* **Problem to work on**
Copy each line below without leaving any out.
□ □ □ □ □ □ □
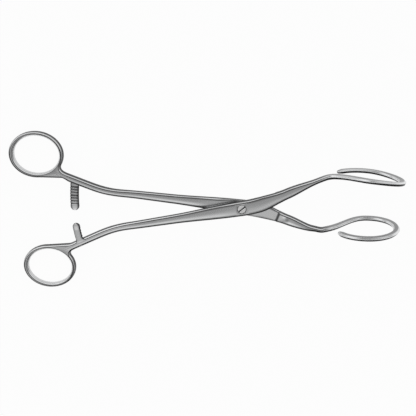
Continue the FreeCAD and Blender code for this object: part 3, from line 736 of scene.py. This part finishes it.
def ratchet_grid(arm):
    """Section of the ratchet bar at each station of its arc, wider at the root and drawn in at the tip.

    The tip is a half circle: its width is half times the root of 1 less the squared share of the way to it."""
    half = arm["ratchet_width"] / 2
    middle = RATCHET_OUTER - half
    root = middle * math.asin(handle_side(arm, middle) / middle)
    tip = arm["ratchet_side"] + half
    y = ratchet_stations(arm, root + ROOT_INSIDE, tip, half)
    end = np.sqrt(np.clip(1.0 - (np.clip(tip - y, 0, half) / half) ** 2, 0.0, 1.0))
    depth, dome = root - y, 1.0 - end
    plus = half * end + fillet_run(depth - INNER_FROM, arm["inner_fillet"]) * (depth > 1.0)
    plus = plus * (ROOT_NARROW + (1.0 - ROOT_NARROW) * over(depth, -ROOT_INSIDE, ROOT_WIDENS))
    minus = half * end + fillet_run(depth - OUTER_FROM, arm["outer_fillet"])
    low = -HANDLE_DEPTH / 2 + LOW_PLAY + LOW_DOME * dome + ROOT_RAISED * (1.0 - over(depth, *ROOT_SINKS))
    groove = tooth_drop(arm, y)
    high = -PLAY - groove - HIGH_DOME * dome
    soft = BAR_FACET * (0.4 + 0.6 * end)
    plain = np.zeros_like(y)
    section = closed_section(plus, minus, low, high, soft, np.minimum(soft, TOOTH_FACET), plain, plain,
                             BAR_ROUNDING)
    angle = y / middle
    centre = np.stack([-middle * np.cos(angle), middle * np.sin(angle), 0 * y], -1)
    inward = np.stack([np.cos(angle), -np.sin(angle), 0 * y], -1)
    points = centre[:, None] + inward[:, None] * section[..., :1]
    points[..., 2] += section[..., 1]
    caps = [np.repeat(points[i].mean(0, keepdims=True), points.shape[1], 0)[None] for i in (0, -1)]
    # painted shade round the section and in the grooves, painted highlight at the tip
    shade = np.repeat(round_section(RATCHET_EDGE_SHADE, RATCHET_EDGE_SHADE)[None], len(y), 0)
    shade[:, [LOWER, MINUS - 1, UPPER, LAST - 1]] = BORDER_TONE
    shade[:, UPPER - 1:] *= np.where(groove > GROOVE_FROM, GROOVE_SHADE, LAND_TONE)[:, None]
    at_tip = np.where(depth > root - tip - half * TIP_FROM, TIP_HIGHLIGHT, 1.0)[:, None]
    shade[:, np.r_[LOWER + 1:MINUS - 1, UPPER + 1:LAST - 1]] *= at_tip
    shade[:, 0] = shade[:, -1]
    shade = np.concatenate([shade[:1], shade, shade[-1:]])
    return np.concatenate([caps[0], points, caps[1]]), shade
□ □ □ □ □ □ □
* **Answer below**
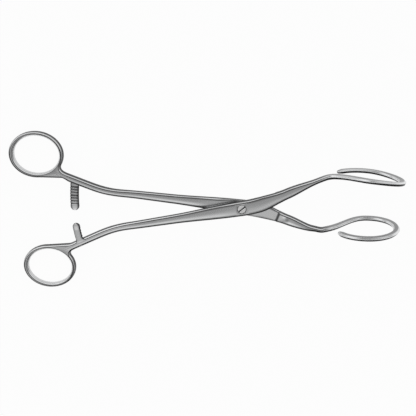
Continue the FreeCAD and Blender code for this object: part 3, from line 736 of scene.py. This part finishes it.
def ratchet_grid(arm):
    """Section of the ratchet bar at each station of its arc, wider at the root and drawn in at the tip.

    The tip is a half circle: its width is half times the root of 1 less the squared share of the way to it."""
    half = arm["ratchet_width"] / 2
    middle = RATCHET_OUTER - half
    root = middle * math.asin(handle_side(arm, middle) / middle)
    tip = arm["ratchet_side"] + half
    y = ratchet_stations(arm, root + ROOT_INSIDE, tip, half)
    end = np.sqrt(np.clip(1.0 - (np.clip(tip - y, 0, half) / half) ** 2, 0.0, 1.0))
    depth, dome = root - y, 1.0 - end
    plus = half * end + fillet_run(depth - INNER_FROM, arm["inner_fillet"]) * (depth > 1.0)
    plus = plus * (ROOT_NARROW + (1.0 - ROOT_NARROW) * over(depth, -ROOT_INSIDE, ROOT_WIDENS))
    minus = half * end + fillet_run(depth - OUTER_FROM, arm["outer_fillet"])
    low = -HANDLE_DEPTH / 2 + LOW_PLAY + LOW_DOME * dome + ROOT_RAISED * (1.0 - over(depth, *ROOT_SINKS))
    groove = tooth_drop(arm, y)
    high = -PLAY - groove - HIGH_DOME * dome
    soft = BAR_FACET * (0.4 + 0.6 * end)
    plain = np.zeros_like(y)
    section = closed_section(plus, minus, low, high, soft, np.minimum(soft, TOOTH_FACET), plain, plain,
                             BAR_ROUNDING)
    angle = y / middle
    centre = np.stack([-middle * np.cos(angle), middle * np.sin(angle), 0 * y], -1)
    inward = np.stack([np.cos(angle), -np.sin(angle), 0 * y], -1)
    points = centre[:, None] + inward[:, None] * section[..., :1]
    points[..., 2] += section[..., 1]
    caps = [np.repeat(points[i].mean(0, keepdims=True), points.shape[1], 0)[None] for i in (0, -1)]
    # painted shade round the section and in the grooves, painted highlight at the tip
    shade = np.repeat(round_section(RATCHET_EDGE_SHADE, RATCHET_EDGE_SHADE)[None], len(y), 0)
    shade[:, [LOWER, MINUS - 1, UPPER, LAST - 1]] = BORDER_TONE
    shade[:, UPPER - 1:] *= np.where(groove > GROOVE_FROM, GROOVE_SHADE, LAND_TONE)[:, None]
    at_tip = np.where(depth > root - tip - half * TIP_FROM, TIP_HIGHLIGHT, 1.0)[:, None]
    shade[:, np.r_[LOWER + 1:MINUS - 1, UPPER + 1:LAST - 1]] *= at_tip
    shade[:, 0] = shade[:, -1]
    shade = np.concatenate([shade[:1], shade, shade[-1:]])
    return np.concatenate([caps[0], points, caps[1]]), shade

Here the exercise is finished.